▶ _Exercise_
Copy exactly the lines from the one containing "Keep writing the" to the one containing "# Plastic pieces with rounded edges", both lines included, and nothing else.

▶ _Records supplied_

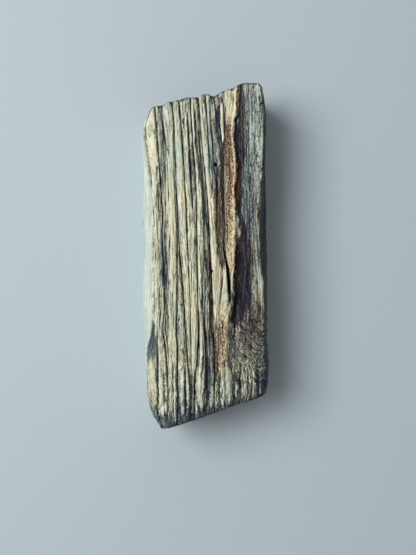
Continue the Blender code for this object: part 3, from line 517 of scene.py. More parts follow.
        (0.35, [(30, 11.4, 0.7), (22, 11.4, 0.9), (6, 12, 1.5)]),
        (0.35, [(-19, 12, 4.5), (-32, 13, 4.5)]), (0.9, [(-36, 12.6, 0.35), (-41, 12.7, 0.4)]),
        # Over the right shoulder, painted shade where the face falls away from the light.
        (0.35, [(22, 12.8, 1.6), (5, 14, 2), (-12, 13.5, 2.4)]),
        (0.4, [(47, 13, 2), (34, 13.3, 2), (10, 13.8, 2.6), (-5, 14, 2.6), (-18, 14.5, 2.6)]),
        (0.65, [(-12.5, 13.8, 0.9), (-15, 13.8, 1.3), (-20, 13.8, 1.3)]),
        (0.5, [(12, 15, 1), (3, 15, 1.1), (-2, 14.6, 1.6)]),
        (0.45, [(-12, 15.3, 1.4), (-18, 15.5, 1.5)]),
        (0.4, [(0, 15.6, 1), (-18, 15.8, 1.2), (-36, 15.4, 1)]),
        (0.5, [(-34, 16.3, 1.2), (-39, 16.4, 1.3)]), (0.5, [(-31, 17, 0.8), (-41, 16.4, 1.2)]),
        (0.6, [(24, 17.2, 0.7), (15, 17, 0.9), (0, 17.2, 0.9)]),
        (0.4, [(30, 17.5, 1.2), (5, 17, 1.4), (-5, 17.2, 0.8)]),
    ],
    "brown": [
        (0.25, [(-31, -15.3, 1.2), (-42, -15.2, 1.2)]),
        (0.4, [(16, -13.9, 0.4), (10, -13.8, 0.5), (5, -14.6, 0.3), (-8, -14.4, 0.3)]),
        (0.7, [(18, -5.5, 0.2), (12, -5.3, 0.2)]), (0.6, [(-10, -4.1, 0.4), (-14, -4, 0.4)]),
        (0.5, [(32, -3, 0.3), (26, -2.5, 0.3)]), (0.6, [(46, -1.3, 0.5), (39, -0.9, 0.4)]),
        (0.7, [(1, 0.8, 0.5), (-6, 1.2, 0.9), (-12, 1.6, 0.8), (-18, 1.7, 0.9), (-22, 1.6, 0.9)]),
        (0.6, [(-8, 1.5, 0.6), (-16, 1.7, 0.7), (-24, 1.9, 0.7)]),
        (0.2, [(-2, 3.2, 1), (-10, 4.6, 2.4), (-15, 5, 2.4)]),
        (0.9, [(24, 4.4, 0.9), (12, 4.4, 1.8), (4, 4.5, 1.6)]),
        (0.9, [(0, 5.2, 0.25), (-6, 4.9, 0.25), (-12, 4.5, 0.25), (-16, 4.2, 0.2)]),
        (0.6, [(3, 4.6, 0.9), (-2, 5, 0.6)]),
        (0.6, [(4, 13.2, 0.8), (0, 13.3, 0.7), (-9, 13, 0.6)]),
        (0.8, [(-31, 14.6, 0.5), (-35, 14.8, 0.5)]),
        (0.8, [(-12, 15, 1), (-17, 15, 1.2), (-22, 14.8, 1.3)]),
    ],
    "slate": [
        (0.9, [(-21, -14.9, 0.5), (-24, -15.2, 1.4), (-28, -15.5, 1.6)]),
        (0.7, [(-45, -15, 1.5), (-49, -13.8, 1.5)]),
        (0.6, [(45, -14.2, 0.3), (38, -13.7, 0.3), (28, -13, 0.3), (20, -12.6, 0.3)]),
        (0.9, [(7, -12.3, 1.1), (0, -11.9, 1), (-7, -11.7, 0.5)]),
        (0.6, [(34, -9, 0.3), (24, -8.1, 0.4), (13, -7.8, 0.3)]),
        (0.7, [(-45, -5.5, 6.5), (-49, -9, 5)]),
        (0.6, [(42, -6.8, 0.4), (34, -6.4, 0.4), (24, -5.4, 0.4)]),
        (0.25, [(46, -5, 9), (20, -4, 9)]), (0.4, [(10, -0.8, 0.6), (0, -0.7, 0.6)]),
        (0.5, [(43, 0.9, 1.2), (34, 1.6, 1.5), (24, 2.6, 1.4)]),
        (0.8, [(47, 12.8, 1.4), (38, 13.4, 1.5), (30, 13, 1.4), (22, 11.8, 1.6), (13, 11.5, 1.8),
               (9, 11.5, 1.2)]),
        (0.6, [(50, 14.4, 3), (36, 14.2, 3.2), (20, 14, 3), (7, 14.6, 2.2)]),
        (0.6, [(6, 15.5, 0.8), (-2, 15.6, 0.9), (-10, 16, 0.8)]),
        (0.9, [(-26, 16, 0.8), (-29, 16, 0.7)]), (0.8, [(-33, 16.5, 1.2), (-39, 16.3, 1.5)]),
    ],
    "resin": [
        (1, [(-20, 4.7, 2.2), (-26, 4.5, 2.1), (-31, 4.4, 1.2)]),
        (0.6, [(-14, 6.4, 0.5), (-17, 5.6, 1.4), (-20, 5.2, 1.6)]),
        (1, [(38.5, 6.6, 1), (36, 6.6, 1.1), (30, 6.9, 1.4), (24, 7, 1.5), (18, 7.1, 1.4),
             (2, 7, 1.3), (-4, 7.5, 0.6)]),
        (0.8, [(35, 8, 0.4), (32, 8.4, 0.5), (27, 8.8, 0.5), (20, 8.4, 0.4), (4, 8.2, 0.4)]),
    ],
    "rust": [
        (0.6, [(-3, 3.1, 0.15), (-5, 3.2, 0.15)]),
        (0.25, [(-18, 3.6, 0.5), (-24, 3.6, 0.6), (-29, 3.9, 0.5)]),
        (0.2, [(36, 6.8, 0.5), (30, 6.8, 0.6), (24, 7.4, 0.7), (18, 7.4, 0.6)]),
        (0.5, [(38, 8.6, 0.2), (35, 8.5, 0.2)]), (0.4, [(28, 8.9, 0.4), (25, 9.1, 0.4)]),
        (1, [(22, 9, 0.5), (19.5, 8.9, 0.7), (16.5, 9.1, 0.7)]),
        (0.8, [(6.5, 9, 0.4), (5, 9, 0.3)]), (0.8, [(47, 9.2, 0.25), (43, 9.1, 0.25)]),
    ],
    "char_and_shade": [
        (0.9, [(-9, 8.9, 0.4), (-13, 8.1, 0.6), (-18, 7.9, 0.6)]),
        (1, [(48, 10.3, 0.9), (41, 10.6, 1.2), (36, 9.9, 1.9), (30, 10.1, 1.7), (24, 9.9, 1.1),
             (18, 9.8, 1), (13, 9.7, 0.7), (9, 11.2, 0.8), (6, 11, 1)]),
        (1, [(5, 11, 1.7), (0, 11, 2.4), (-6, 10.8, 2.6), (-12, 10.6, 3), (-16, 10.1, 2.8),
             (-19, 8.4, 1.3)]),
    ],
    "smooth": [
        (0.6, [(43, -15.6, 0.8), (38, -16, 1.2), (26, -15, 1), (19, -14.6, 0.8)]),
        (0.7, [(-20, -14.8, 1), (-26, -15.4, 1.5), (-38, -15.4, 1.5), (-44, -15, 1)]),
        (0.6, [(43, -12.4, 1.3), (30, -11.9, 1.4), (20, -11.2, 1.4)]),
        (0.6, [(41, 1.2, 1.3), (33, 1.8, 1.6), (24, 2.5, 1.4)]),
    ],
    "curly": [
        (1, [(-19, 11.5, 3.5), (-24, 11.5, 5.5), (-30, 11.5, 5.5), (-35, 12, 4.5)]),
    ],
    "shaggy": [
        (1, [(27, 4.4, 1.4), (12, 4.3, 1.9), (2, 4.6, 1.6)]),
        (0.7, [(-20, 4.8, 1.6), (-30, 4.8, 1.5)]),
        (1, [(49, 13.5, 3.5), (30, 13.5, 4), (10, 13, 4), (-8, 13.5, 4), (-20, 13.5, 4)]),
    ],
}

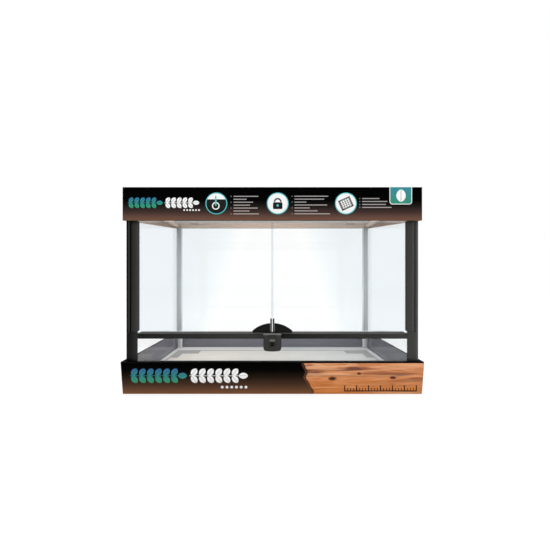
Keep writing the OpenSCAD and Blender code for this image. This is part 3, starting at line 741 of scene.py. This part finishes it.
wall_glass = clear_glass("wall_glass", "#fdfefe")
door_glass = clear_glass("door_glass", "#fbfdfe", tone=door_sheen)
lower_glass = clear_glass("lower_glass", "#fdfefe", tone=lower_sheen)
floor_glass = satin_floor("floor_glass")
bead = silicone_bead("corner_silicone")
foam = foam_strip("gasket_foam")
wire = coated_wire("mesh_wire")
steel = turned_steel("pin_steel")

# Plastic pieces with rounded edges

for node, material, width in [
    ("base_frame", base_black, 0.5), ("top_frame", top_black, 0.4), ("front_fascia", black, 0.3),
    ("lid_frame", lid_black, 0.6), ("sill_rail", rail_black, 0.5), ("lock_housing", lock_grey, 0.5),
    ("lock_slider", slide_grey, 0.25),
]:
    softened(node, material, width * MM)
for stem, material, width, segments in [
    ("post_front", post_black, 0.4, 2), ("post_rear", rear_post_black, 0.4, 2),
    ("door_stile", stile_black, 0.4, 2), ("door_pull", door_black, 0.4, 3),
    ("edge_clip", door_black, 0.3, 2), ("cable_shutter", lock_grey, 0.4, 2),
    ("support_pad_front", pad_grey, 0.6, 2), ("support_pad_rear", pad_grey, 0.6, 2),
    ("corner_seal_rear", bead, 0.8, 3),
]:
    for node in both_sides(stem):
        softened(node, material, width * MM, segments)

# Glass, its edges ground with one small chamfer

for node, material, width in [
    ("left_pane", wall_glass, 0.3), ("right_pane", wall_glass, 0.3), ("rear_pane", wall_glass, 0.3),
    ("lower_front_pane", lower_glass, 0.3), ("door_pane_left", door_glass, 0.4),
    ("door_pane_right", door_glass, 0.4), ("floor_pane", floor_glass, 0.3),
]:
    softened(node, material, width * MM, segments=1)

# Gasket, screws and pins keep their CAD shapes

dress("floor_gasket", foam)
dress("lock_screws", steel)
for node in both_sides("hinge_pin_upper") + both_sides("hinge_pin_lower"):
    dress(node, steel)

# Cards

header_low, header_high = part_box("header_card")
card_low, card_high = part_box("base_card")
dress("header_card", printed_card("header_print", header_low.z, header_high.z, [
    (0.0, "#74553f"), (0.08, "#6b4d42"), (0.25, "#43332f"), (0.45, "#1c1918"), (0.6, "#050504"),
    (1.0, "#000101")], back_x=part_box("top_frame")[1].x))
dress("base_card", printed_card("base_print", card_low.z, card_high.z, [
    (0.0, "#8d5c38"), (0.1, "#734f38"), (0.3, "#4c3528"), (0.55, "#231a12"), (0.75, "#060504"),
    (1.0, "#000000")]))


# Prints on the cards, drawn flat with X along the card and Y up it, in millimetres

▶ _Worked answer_
Keep writing the OpenSCAD and Blender code for this image. This is part 3, starting at line 741 of scene.py. This part finishes it.
wall_glass = clear_glass("wall_glass", "#fdfefe")
door_glass = clear_glass("door_glass", "#fbfdfe", tone=door_sheen)
lower_glass = clear_glass("lower_glass", "#fdfefe", tone=lower_sheen)
floor_glass = satin_floor("floor_glass")
bead = silicone_bead("corner_silicone")
foam = foam_strip("gasket_foam")
wire = coated_wire("mesh_wire")
steel = turned_steel("pin_steel")

# Plastic pieces with rounded edges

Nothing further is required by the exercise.